● **Task directions**:
Reproduce, word for word, every line from the first one down to the line containing "return vector(x, TONGUE_MIDDLE", and nothing else.

● **Source material**:
--------------------------------
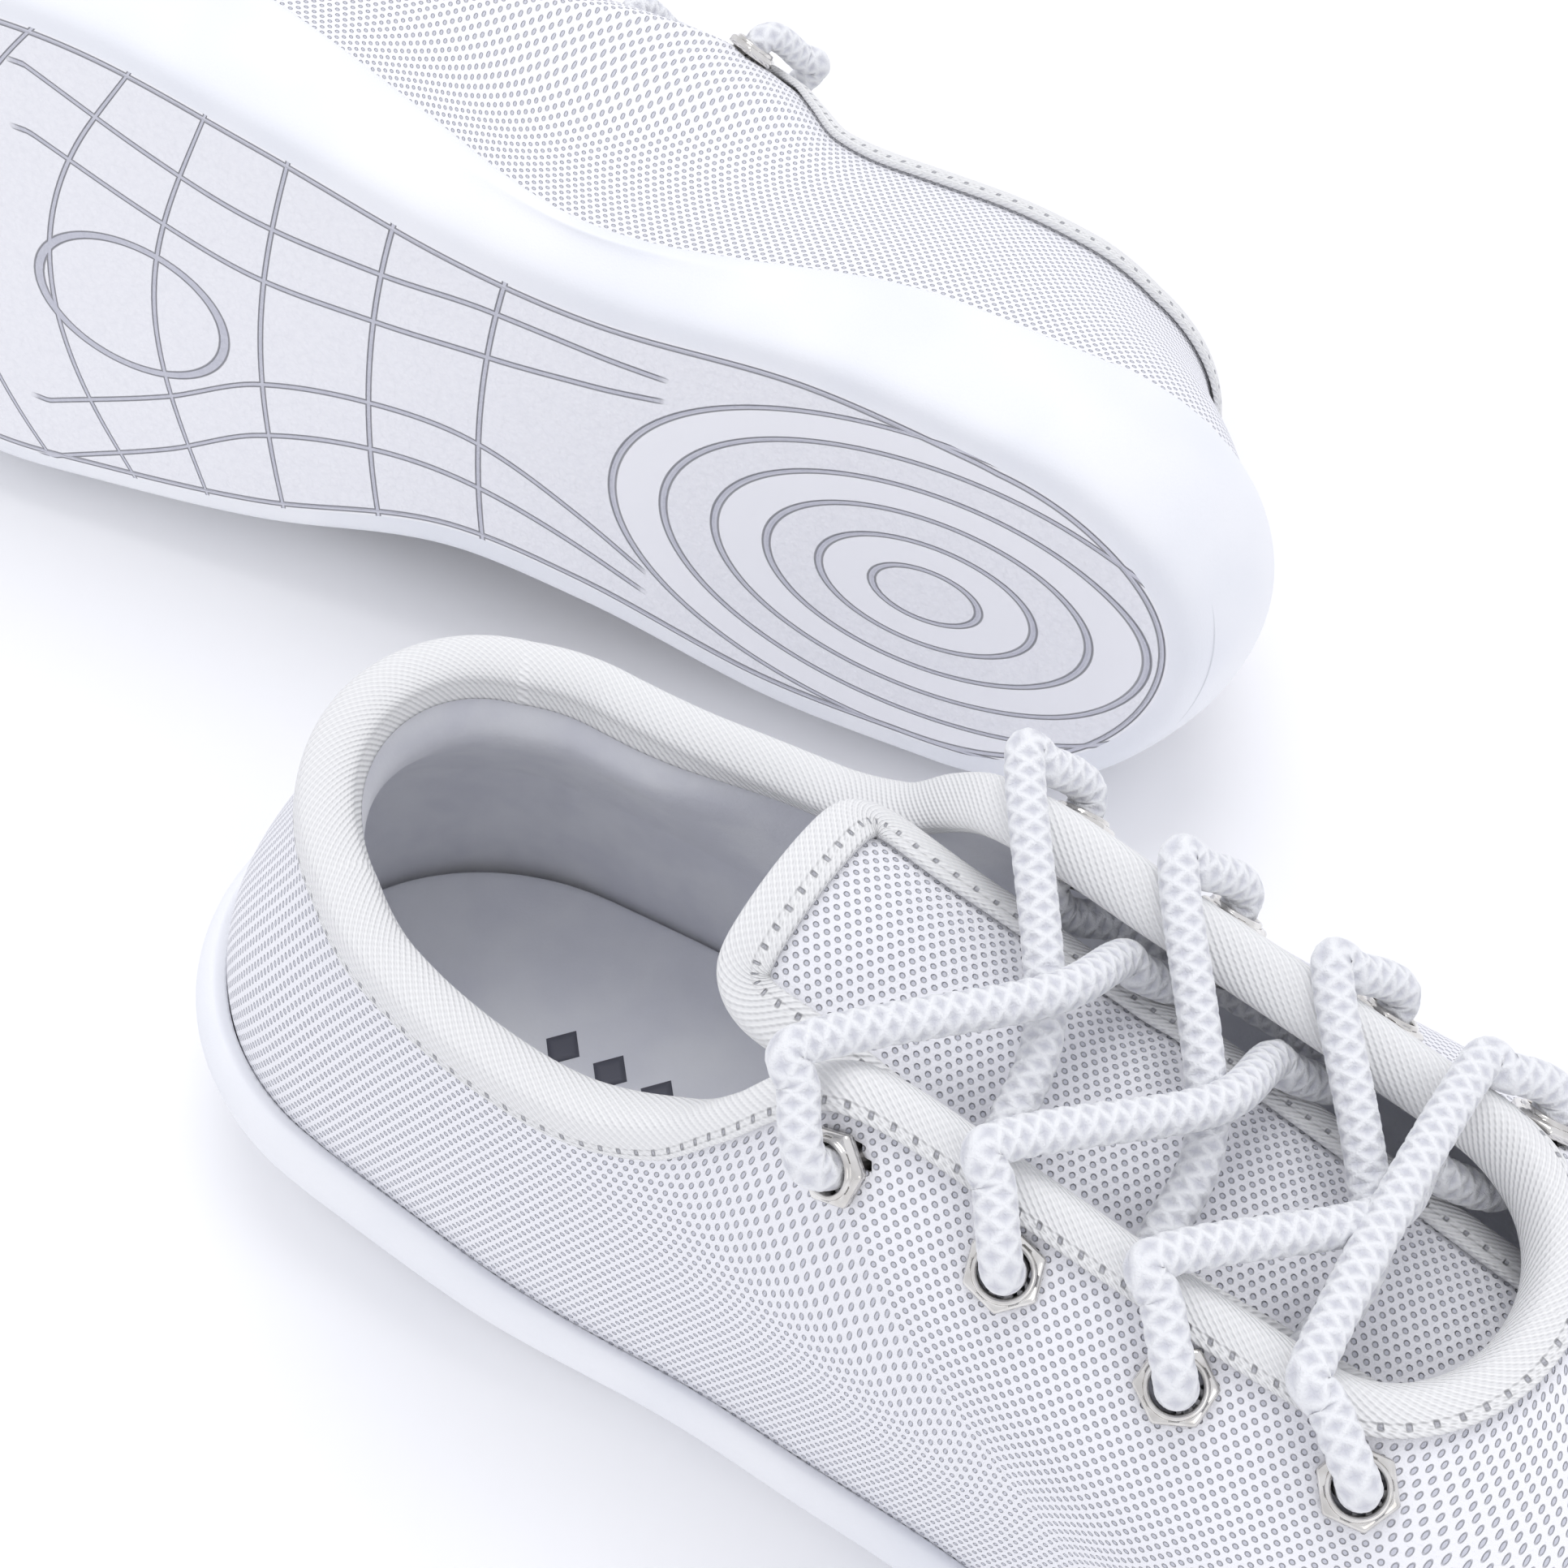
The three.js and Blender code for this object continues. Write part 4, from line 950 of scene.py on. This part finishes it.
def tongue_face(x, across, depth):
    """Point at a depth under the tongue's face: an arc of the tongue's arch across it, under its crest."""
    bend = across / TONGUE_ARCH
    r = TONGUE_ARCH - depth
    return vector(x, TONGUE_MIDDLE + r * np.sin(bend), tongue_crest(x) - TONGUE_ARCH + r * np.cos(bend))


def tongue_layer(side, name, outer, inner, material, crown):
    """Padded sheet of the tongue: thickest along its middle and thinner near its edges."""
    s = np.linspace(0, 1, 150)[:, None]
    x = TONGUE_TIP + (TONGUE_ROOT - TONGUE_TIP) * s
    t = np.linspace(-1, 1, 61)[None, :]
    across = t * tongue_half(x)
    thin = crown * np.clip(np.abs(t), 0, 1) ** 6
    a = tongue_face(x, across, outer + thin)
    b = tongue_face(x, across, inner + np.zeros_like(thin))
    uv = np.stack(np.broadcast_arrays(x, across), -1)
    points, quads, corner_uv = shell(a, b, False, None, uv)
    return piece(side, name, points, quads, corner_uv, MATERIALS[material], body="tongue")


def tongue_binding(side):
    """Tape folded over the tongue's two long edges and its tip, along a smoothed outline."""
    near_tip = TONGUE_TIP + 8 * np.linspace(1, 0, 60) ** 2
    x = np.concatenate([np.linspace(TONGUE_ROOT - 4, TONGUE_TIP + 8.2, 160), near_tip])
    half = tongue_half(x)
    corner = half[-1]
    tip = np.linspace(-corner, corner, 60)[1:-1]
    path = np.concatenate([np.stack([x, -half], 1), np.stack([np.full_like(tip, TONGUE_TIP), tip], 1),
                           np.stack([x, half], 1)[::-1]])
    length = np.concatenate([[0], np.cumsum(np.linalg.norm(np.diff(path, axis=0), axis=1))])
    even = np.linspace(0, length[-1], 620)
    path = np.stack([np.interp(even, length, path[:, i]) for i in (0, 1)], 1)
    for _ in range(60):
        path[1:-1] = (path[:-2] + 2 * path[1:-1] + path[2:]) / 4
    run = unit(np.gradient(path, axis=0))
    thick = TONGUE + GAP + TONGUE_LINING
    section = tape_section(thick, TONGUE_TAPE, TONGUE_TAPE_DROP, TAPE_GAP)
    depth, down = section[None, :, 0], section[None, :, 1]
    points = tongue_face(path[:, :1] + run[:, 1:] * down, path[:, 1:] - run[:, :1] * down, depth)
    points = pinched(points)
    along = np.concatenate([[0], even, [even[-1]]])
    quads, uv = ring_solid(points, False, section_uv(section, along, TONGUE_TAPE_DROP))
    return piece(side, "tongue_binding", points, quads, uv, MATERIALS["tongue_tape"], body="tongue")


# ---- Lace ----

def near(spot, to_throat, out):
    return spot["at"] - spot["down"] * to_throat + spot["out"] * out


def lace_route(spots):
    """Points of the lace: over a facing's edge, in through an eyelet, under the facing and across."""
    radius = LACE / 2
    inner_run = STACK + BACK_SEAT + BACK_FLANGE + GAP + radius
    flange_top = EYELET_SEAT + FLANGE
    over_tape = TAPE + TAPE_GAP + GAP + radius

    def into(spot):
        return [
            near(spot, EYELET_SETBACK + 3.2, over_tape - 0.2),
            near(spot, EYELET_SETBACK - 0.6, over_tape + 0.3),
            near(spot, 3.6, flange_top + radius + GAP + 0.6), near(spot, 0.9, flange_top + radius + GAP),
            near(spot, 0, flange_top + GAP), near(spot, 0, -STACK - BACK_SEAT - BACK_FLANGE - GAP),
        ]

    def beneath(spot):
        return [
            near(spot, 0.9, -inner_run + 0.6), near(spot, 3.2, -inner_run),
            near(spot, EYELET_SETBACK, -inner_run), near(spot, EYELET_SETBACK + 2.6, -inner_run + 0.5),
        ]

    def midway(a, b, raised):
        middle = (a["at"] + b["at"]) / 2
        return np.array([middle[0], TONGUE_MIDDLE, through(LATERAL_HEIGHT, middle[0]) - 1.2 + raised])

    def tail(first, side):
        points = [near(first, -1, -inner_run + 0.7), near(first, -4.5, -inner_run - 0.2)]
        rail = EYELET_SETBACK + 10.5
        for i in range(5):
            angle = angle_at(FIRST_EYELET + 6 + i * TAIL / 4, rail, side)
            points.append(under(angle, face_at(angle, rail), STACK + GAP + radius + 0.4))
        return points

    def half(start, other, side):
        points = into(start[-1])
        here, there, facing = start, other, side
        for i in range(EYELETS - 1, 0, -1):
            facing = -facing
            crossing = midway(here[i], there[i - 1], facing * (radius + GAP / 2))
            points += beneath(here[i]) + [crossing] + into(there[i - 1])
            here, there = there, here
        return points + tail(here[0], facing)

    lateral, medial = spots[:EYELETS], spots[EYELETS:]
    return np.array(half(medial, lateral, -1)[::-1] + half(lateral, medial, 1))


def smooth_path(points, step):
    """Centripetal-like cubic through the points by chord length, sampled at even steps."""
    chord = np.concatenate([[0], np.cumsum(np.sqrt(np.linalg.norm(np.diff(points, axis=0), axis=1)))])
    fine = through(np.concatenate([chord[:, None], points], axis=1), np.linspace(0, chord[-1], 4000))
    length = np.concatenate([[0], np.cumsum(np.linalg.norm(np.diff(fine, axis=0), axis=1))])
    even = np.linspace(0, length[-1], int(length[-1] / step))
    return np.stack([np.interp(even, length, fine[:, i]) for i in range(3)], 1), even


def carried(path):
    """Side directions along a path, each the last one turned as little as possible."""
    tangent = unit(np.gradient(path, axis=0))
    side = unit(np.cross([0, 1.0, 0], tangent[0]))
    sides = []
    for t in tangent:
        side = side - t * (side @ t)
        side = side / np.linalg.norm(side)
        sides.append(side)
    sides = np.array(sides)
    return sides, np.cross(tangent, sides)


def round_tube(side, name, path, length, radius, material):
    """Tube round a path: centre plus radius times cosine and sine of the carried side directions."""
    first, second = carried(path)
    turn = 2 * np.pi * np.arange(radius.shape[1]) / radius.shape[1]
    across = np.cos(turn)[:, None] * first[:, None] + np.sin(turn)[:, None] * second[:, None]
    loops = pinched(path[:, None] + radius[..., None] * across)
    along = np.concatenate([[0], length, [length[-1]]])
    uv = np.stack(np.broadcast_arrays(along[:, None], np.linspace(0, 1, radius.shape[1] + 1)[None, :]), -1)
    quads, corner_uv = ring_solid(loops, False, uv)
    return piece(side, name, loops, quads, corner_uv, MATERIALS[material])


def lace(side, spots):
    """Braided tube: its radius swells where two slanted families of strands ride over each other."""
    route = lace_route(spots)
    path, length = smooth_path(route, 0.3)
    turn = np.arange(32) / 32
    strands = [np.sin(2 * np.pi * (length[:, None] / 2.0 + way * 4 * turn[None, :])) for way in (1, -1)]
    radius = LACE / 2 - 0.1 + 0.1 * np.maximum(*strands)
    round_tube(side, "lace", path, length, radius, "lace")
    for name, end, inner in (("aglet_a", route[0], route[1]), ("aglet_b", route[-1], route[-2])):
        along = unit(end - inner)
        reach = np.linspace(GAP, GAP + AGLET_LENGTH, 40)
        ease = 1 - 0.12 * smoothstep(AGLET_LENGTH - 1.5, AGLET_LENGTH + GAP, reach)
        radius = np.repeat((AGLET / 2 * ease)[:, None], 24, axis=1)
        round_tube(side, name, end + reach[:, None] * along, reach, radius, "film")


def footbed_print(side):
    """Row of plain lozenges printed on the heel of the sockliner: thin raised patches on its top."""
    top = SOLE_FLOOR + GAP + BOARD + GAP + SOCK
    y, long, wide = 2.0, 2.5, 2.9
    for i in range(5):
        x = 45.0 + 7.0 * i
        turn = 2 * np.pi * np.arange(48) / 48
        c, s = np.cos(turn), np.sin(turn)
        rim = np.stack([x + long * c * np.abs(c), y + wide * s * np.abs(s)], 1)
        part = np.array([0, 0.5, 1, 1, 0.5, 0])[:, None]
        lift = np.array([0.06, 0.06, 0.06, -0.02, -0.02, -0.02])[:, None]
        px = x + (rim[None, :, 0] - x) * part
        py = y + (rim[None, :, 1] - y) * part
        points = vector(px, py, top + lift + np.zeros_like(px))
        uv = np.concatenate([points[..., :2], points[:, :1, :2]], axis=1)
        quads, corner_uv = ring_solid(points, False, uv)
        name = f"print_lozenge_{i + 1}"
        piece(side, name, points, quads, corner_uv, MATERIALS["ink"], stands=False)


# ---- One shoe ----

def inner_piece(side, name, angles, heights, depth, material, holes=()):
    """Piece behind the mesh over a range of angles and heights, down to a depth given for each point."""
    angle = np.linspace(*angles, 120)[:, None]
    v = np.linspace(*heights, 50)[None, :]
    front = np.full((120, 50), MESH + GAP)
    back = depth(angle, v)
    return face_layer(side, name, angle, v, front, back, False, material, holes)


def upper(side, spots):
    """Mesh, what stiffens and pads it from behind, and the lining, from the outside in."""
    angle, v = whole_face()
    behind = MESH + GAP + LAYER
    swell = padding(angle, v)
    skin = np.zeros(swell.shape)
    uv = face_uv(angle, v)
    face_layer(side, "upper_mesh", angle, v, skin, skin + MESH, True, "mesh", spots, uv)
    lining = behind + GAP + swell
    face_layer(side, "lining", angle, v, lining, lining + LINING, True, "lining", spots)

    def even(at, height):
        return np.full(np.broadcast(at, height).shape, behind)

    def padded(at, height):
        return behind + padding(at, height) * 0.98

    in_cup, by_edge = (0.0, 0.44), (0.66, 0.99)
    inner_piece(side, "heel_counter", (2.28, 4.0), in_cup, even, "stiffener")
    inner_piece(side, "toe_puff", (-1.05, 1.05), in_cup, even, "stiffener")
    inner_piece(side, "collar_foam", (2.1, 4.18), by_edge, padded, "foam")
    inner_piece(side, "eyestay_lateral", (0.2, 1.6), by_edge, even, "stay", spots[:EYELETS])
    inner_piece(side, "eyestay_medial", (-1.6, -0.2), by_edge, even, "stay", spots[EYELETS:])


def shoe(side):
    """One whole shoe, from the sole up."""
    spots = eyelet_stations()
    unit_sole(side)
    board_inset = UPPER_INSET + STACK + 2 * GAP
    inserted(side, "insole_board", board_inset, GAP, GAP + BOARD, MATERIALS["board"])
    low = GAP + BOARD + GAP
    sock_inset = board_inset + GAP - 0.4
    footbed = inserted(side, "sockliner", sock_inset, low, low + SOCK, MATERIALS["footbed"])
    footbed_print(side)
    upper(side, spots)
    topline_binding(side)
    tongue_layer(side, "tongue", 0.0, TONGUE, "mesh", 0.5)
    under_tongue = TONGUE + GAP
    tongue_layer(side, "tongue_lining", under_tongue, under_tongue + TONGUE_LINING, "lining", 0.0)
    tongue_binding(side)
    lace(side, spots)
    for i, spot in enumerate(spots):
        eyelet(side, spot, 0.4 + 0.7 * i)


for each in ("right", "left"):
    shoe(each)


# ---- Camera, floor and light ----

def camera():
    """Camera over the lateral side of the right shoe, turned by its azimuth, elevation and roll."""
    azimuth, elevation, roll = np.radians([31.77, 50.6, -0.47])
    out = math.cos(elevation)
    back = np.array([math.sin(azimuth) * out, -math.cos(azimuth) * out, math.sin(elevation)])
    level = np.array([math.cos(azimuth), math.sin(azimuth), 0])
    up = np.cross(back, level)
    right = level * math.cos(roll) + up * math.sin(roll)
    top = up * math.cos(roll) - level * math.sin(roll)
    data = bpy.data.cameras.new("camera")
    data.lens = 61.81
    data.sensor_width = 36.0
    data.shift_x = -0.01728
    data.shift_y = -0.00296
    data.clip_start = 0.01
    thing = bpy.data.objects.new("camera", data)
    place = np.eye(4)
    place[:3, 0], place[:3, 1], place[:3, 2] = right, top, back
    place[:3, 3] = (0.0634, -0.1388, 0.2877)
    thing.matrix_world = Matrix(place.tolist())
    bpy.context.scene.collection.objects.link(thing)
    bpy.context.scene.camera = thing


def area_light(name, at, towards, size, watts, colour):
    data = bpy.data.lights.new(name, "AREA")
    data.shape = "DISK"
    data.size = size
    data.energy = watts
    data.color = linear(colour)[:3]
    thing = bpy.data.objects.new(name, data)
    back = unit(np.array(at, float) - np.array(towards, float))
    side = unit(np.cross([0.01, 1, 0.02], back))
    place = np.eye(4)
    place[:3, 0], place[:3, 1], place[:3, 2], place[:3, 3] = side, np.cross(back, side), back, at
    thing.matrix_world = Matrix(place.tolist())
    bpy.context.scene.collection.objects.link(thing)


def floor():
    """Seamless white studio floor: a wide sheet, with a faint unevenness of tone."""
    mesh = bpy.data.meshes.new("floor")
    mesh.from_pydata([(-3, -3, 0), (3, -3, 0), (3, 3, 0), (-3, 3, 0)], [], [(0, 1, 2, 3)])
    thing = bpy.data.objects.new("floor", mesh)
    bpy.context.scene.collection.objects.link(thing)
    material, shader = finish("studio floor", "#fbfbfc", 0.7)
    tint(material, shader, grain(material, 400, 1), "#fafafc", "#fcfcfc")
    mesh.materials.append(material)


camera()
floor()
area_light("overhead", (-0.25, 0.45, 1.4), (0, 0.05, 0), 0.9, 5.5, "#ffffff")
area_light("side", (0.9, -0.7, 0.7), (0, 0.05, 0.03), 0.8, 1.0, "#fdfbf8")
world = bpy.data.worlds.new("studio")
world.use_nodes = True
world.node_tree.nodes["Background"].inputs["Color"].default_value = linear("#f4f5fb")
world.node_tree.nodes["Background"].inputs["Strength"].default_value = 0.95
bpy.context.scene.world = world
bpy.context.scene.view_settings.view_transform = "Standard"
--------------------------------
● **Task output**:
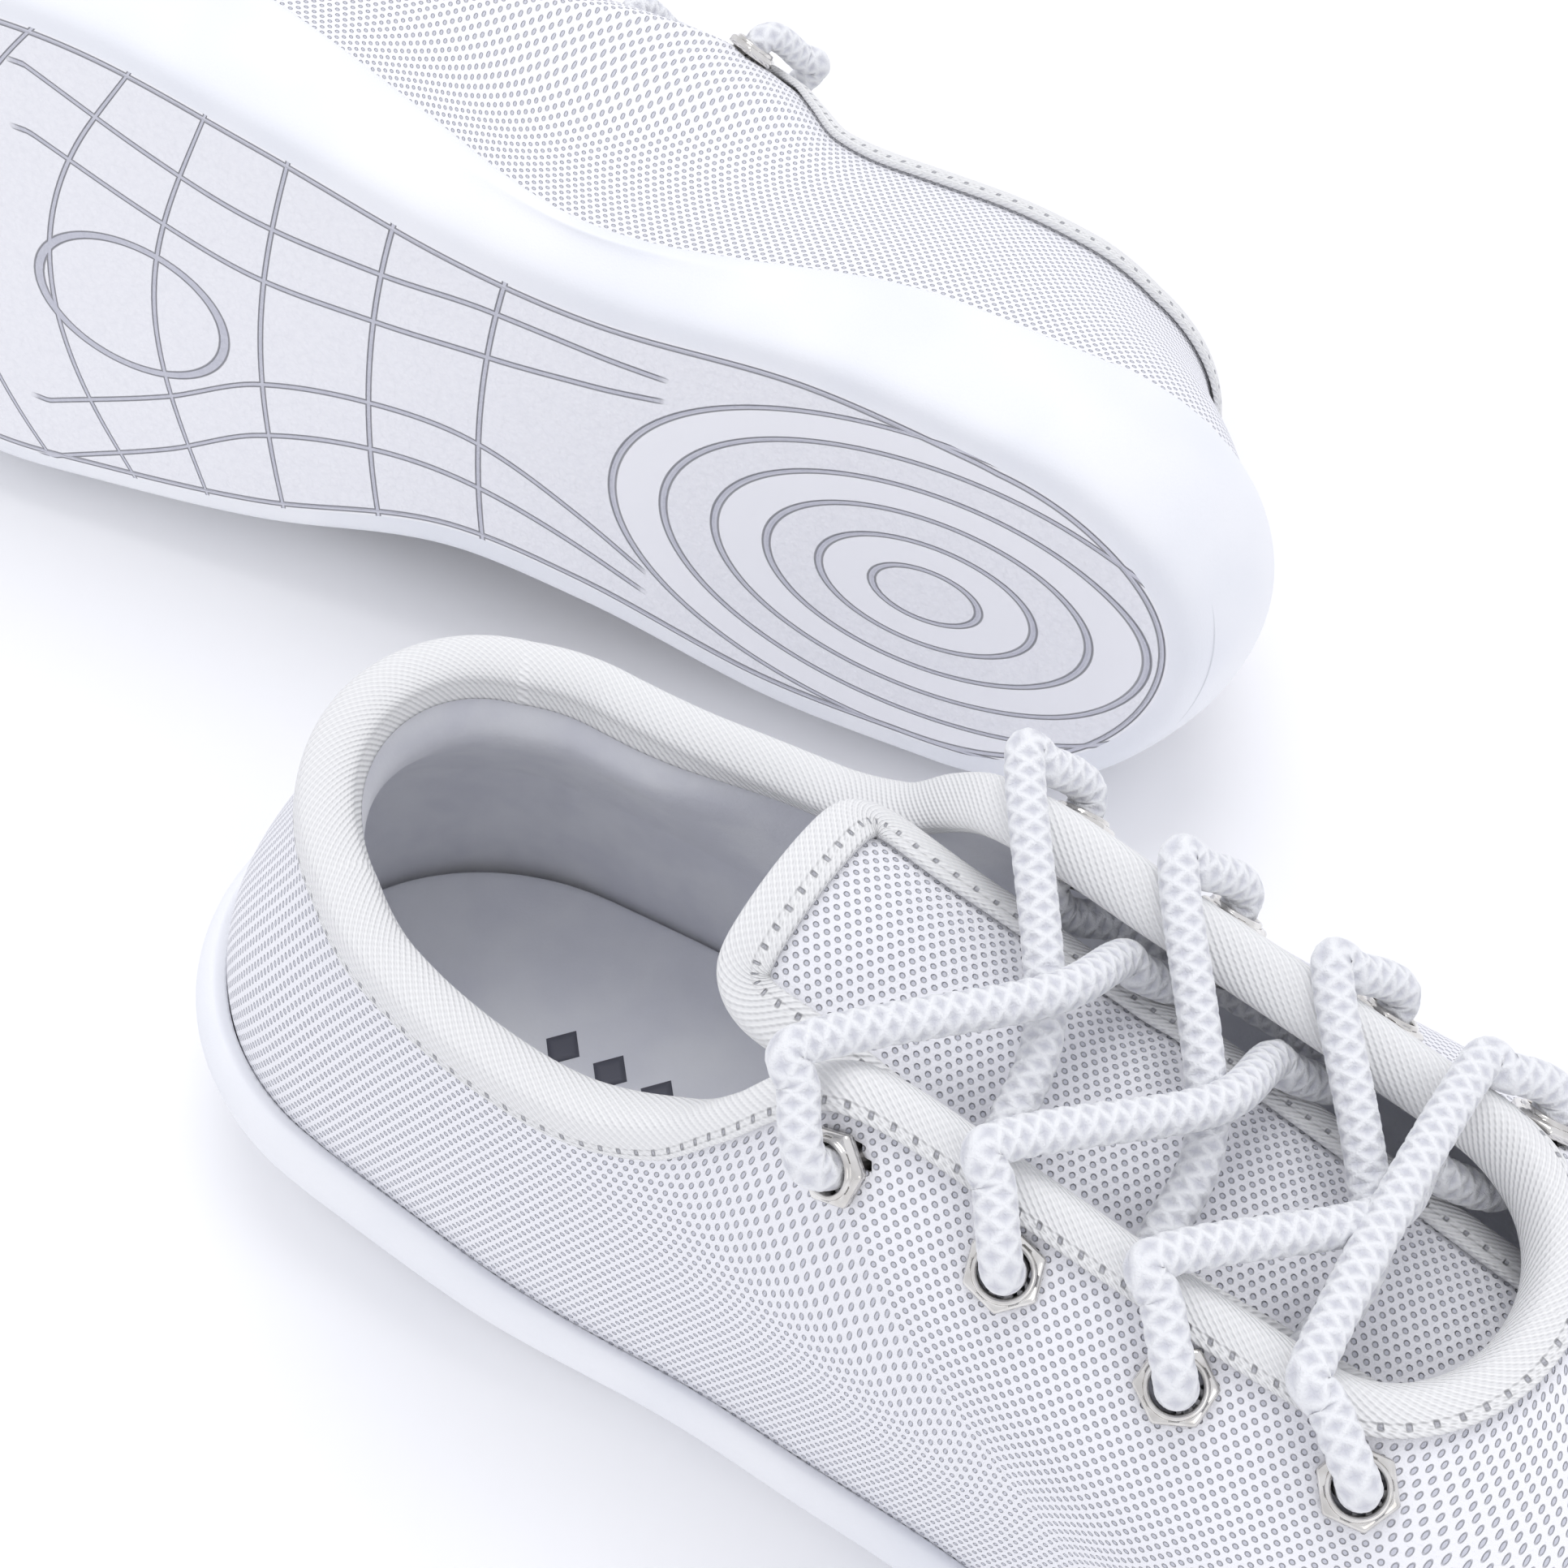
The three.js and Blender code for this object continues. Write part 4, from line 950 of scene.py on. This part finishes it.
def tongue_face(x, across, depth):
    """Point at a depth under the tongue's face: an arc of the tongue's arch across it, under its crest."""
    bend = across / TONGUE_ARCH
    r = TONGUE_ARCH - depth
    return vector(x, TONGUE_MIDDLE + r * np.sin(bend), tongue_crest(x) - TONGUE_ARCH + r * np.cos(bend))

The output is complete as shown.